Indra a accompli une partie de ses 88 jours de travail agricole requis dans une usine de boîtes à Coffs Harbour, un travail qu'elle a décrit comme terrible.
«Ils traitaient tous les routards comme s'ils étaient complètement stupides et incapables d'empiler des boîtes, mais personne n'était en mesure de le faire», a-t-elle déclaré.
«La plupart des gens ont survécu une semaine puis ils ont été licenciés, mais les Australiens travaillant dans cette fabrique de boîtes, ils parlaient, discutaient et plaisantaient, ils traitaient les routards différemment et nous criaient dessus - même si nous travaillions beaucoup plus dur qu’eux.»
Valeria, une routarde espagnole, a déclaré que les Australiens devraient se rappeler le rôle important qu'ils jouent.
«Je déteste leur attitude «ce ne sont que des routards» qui persiste et qui permet aux agriculteurs de nous maltraiter et même de nous torturer», a-t-elle déclaré.
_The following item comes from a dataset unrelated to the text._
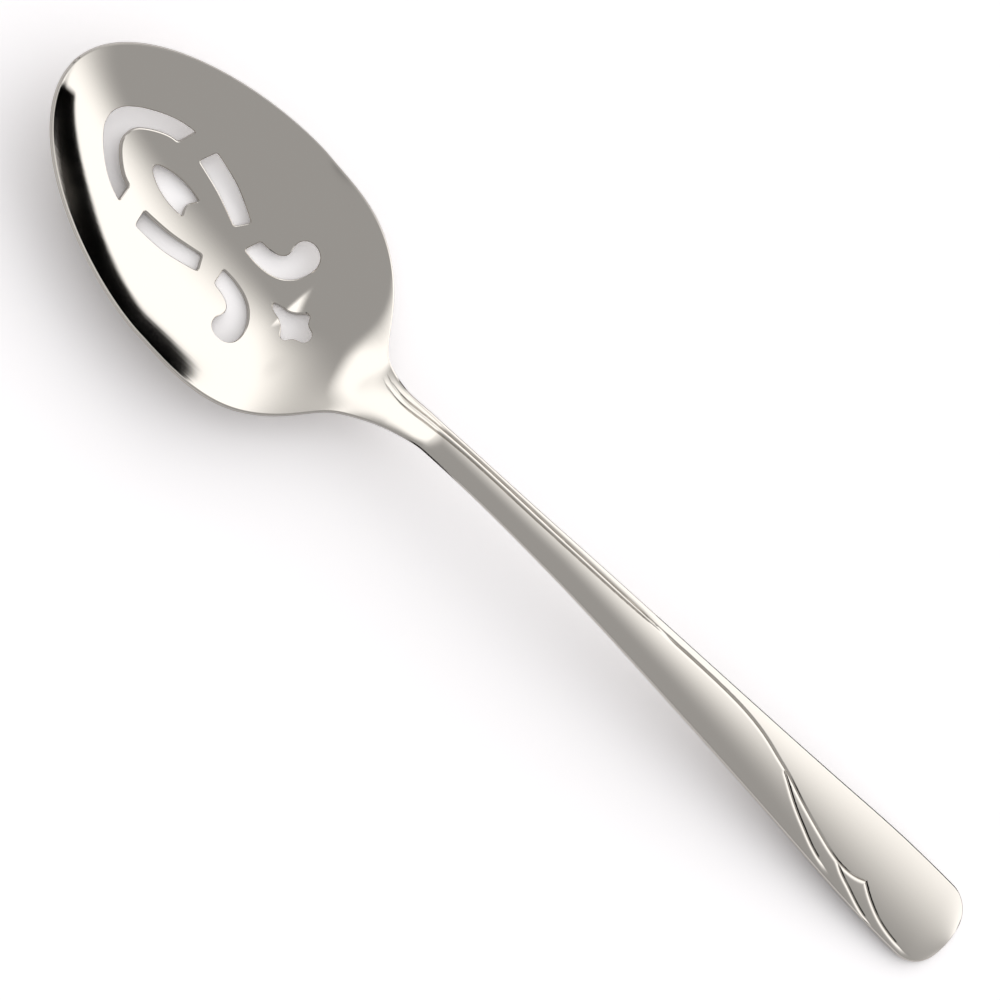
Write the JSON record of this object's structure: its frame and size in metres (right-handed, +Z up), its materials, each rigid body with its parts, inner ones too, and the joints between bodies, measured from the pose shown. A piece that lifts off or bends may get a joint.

«Nous sommes des gens qui avons choisi de venir dans ce pays pendant les meilleures années de notre vie pour faire le travail que la plupart des Australiens méprisent. Un salaire équitable et ne pas être torturé serait la moindre des choses.»
Plus de 100,000 touristes demandent chaque année des visas vacances-travail. Les industries agricoles australiennes comptent sur cette main-d’œuvre massive pour les aider à sortir leurs produits.
Et malgré leurs expériences, tous les routards nous ont dit qu'il y avait encore beaucoup de choses dans l'Australie qu'ils aimaient.
«J'aime toujours ce pays, malgré les salaires injustes du travail agricole, c'est toujours un pays vivable», a affirmé Raya.
Tous ces témoins vivent et travaillent toujours en Australie, les noms de famille ont été caché pour protéger leurs identités.